Важно начать. А уж путь приведет тебя к цели. Согласился видеть высшую красоту в кубиках? Всё в порядке. Знай, что ты, если ты — художник, сам, своей рукой перерезал первый кровеносный сосуд искусства. Знай, что за тобой грядет некто, кто смелее, чем ты. Он перережет следующий кровоток, идущий от сердца искусства. И, наконец, придет поп-артист. И будет хладный и недвижный труп на оцинкованном столе патологоанатома от эстетики.
Самоубийство искусства в лице и в образе «модернистского» (по-русски — «современного», по научному — буржуазного) искусства действительно произошло. Точнее, происходило. Долго, мучительно, поэтапно. Только оно вовсе не имело вида и характера героического самопожертвования. Это искусство в лице своих полномочных представителей вовсе не бросалась на глазах у потрясенных зрителей «под железные колеса нашей цивилизации», дабы эти зрители ужаснулись и поняли, что их ждет, ежели колеса эти будут и дальше [321] катиться по тем же рельсам. Совсем наоборот. Модернистское искусство ложилось на упомянутые рельсы с мазохистским удовольствием и всех зрителей приглашало это сомнительное удовольствие с ним разделить. И тот факт, что художники, чьими руками вершилось это грустное событие, подлинного смысла своего деяния хорошенько не понимали и даже строили всякие благородные иллюзии на сей счет, ничего в объективном значении и роли модернизма изменить не могло и не может. Художник, захваченный этим широким течением, что бы он при этом ни думал и какие бы он сознательные цели ни преследовал, объективно способствовал убийству Искусства. Иногда он душил себя, становясь на горло собственной песне, смутно чувствуя, что делает нечто нехорошее и недоброе. И так бывало. Но это просыпающееся сознание гасилось в нем левой фразой, составленной подчас даже из марксистских терминов. И эта фраза убаюкивала художника и превращала его в добровольного служителя тех сил, которые на самом деле органически враждебны и Искусству и личности художника. Сил, которые подталкивали и Искусство и художника к самоубийству. Это тоже факт. А потом возглашали хвалу покойнику.

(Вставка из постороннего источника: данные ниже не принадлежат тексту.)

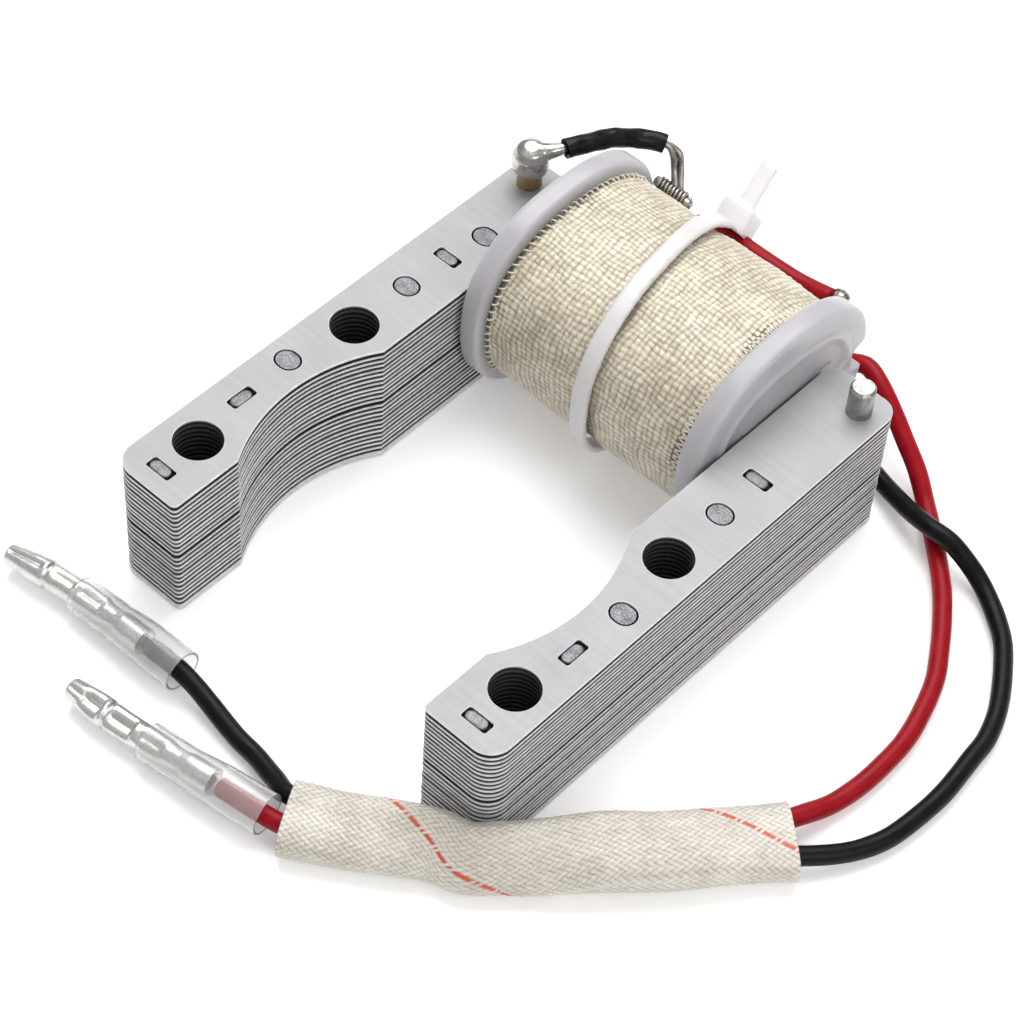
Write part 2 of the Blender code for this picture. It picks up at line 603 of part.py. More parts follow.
steel = material("steel_sheet", (0.62, 0.62, 0.63), 0.45, 1.0)
rivet_steel = material("rivet_steel", (0.68, 0.68, 0.70), 0.35, 1.0)
brass = material("brass", (0.60, 0.50, 0.30), 0.35, 1.0)
solder = material("solder", (0.62, 0.62, 0.62), 0.25, 1.0)
tin = material("tinned_metal", (0.70, 0.69, 0.66), 0.28, 1.0)
nylon = material("nylon", (0.82, 0.80, 0.84), 0.40)
enamel = material("enamelled_copper", (0.55, 0.22, 0.08), 0.30)
cloth = material("glass_cloth", (0.80, 0.76, 0.62), 0.80)
black_plastic = material("black_plastic", (0.015, 0.015, 0.017), 0.45)
red_plastic = material("red_plastic", (0.50, 0.01, 0.02), 0.38)
glass_braid = material("glass_braid", (0.62, 0.60, 0.55), 0.55)
vinyl = material("vinyl", (0.70, 0.72, 0.70), 0.20)

leg("left", -1)
leg("right", 1)
crossbar()
bobbin()
winding_and_tape()
cable_tie()
earth_wire()
solder_drop("earth_terminal_joint", EARTH_JOINT, EARTH_JOINT_WIDTH)
solder_drop("red_lead_joint", RED_JOINT, 2 * JOINT_RADIUS)
tube_curve("red_lead", RED_ROUTE, LEAD_DIAMETER, red_plastic)
tube_curve("black_lead", BLACK_ROUTE, LEAD_DIAMETER, black_plastic)
braided_sleeve()
bullet_contact("black", BLACK_CONTACT_LINE, BLACK_VINYL_START)
bullet_contact("red", RED_CONTACT_LINE, RED_VINYL_START)
stand_at_origin()
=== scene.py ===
import math
import bpy
import numpy as np
from mathutils import Matrix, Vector
from mathutils.geometry import tessellate_polygon


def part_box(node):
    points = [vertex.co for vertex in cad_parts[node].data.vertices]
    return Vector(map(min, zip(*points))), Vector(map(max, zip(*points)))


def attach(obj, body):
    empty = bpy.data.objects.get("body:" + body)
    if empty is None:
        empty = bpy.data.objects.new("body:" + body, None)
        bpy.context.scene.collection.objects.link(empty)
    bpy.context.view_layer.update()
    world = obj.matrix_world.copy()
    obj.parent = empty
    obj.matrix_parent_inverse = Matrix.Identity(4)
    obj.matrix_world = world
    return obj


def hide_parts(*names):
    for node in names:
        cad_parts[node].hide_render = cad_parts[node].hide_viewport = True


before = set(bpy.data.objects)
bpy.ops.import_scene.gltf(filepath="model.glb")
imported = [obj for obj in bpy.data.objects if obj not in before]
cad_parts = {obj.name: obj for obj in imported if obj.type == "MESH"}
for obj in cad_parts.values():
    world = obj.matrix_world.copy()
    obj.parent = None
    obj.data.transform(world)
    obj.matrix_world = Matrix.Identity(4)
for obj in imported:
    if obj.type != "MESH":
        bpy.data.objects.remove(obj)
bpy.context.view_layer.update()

# Ignition coil: two legs of punched steel sheets, a nylon bobbin with a taped winding,
# and two soft leads that end in bullet contacts. Lengths below are in mm from the
# middle of the rotor gap, and toFrame puts them where the frame has them.
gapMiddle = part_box("left_leg_lower_pack")[0].y + 0.0222


def toFrame(points):
    return np.asarray(points, float) * 0.001 + np.array([0, gapMiddle, 0])


# Catmull-Rom curve through the rows, whose first three columns are a place, read at even steps.
def smoothRows(rows, step):
    rows = np.asarray(rows, float)
    ends = np.vstack([2 * rows[0] - rows[1], rows, 2 * rows[-1] - rows[-2]])
    t = np.linspace(0, 1, 60, endpoint=False)[None, :, None]
    a, b, c, d = (ends[i:len(ends) - 3 + i, None, :] for i in range(4))
    square, cube = 2 * a - 5 * b + 4 * c - d, 3 * b - a - 3 * c + d
    fine = 0.5 * (2 * b + (c - a) * t + square * t**2 + cube * t**3)
    fine = np.vstack([fine.reshape(-1, rows.shape[1]), rows[-1:]])
    along = np.append(0, np.cumsum(np.linalg.norm(np.diff(fine[:, :3], axis=0), axis=1)))
    wanted = np.linspace(0, along[-1], max(2, int(round(along[-1] / step)) + 1))
    return np.stack([np.interp(wanted, along, column) for column in fine.T], axis=1)


# Frames that turn as little as they can along a path: tangent, side, up for each row.
def pathFrames(path, up=(0, 0, 1)):
    tangents = np.gradient(path, axis=0)
    tangents /= np.linalg.norm(tangents, axis=1)[:, None]
    ups = np.empty_like(path)
    current = np.array(up, float)
    for i, tangent in enumerate(tangents):
        current = current - tangent * (current @ tangent)
        current /= np.linalg.norm(current)
        ups[i] = current
    return tangents, np.cross(ups, tangents), ups


# Grid of points to a closed mesh: rows join across, and the last column joins the first.
def gridPiece(name, grid, material, closeRows=False, marks=None, sharp=None):
    rows, columns = grid.shape[:2]
    index = np.arange(rows * columns).reshape(rows, columns)
    if closeRows:
        index = np.vstack([index, index[:1]])
    a, b = index[:-1], np.roll(index, -1, axis=1)[:-1]
    c, d = np.roll(index, -1, axis=1)[1:], index[1:]
    quads = np.stack([a, b, c, d], axis=-1).reshape(-1, 4)
    faces = quads.tolist()
    if not closeRows:
        faces += [index[0][::-1].tolist(), index[-1].tolist()]
    return meshPiece(name, grid.reshape(-1, 3), faces, material, marks, sharp)


# Points in mm and faces to an object at the origin, with float marks for the materials.
def meshPiece(name, points, faces, material, marks=None, sharp=None):
    mesh = bpy.data.meshes.new(name)
    mesh.from_pydata(toFrame(points).tolist(), [], faces)
    for mark, values in (marks or {}).items():
        layer = mesh.attributes.new(mark, "FLOAT", "POINT")
        layer.data.foreach_set("value", np.asarray(values, np.float32).ravel())
    mesh.polygons.foreach_set("use_smooth", np.ones(len(mesh.polygons), bool))
    if sharp:
        mesh.set_sharp_from_angle(angle=math.radians(sharp))
    mesh.materials.append(material)
    mesh.update()
    piece = bpy.data.objects.new(name, mesh)
    bpy.context.scene.collection.objects.link(piece)
    outward(piece)
    return piece


# A mesh whose signed volume is negative is inside out, so its faces are turned round.
def outward(piece):
    mesh = piece.data
    mesh.calc_loop_triangles()
    triangles = np.empty(len(mesh.loop_triangles) * 3, np.int32)
    mesh.loop_triangles.foreach_get("vertices", triangles)
    points = np.empty(len(mesh.vertices) * 3, np.float64)
    mesh.vertices.foreach_get("co", points)
    corners = points.reshape(-1, 3)[triangles.reshape(-1, 3)]
    if np.linalg.det(corners - corners.mean(axis=(0, 1))).sum() < 0:
        mesh.flip_normals()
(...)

А ведь настоящие марксисты — не гудошники — разглядели подлинный — объективный смысл модернизма довольно рано. И не уставали объяснять, куда модернизм идет и чем он кончится. Не верили. Говорили: «догматизм», неспособность видеть «современную красоту», неспособность обрести «современное видение»… Получили в итоге поп-артистов. Тогда, в Вене, все мы пришли к единодушному выводу: самое умное, что мы могли бы сделать, — это пригласить выставку поп-арта в Москву и разместить ее в Манеже для всеобщего обозрения. Можно поручиться, что сотня талантливейших филиппик против модернизма не произвела бы такого эффекта, как это зрелище, У многих оно отбило бы охоту заигрывать с модернизмом и заставило бы всерьез задуматься над судьбами современного искусства. В свете этого поучительного зрелища многое стало бы понятнее. И может быть, многие поклонники абстракции, кубизма и им родственных направлений взглянули бы на предмет своего обожания более трезвыми глазами. И увидели бы в нем не раскованные дионисийские пляски современного искусства, а судорожные конвульсии [322] искусства — хоть и живого еще (в отличие от «попа»), но уже агонизирующего.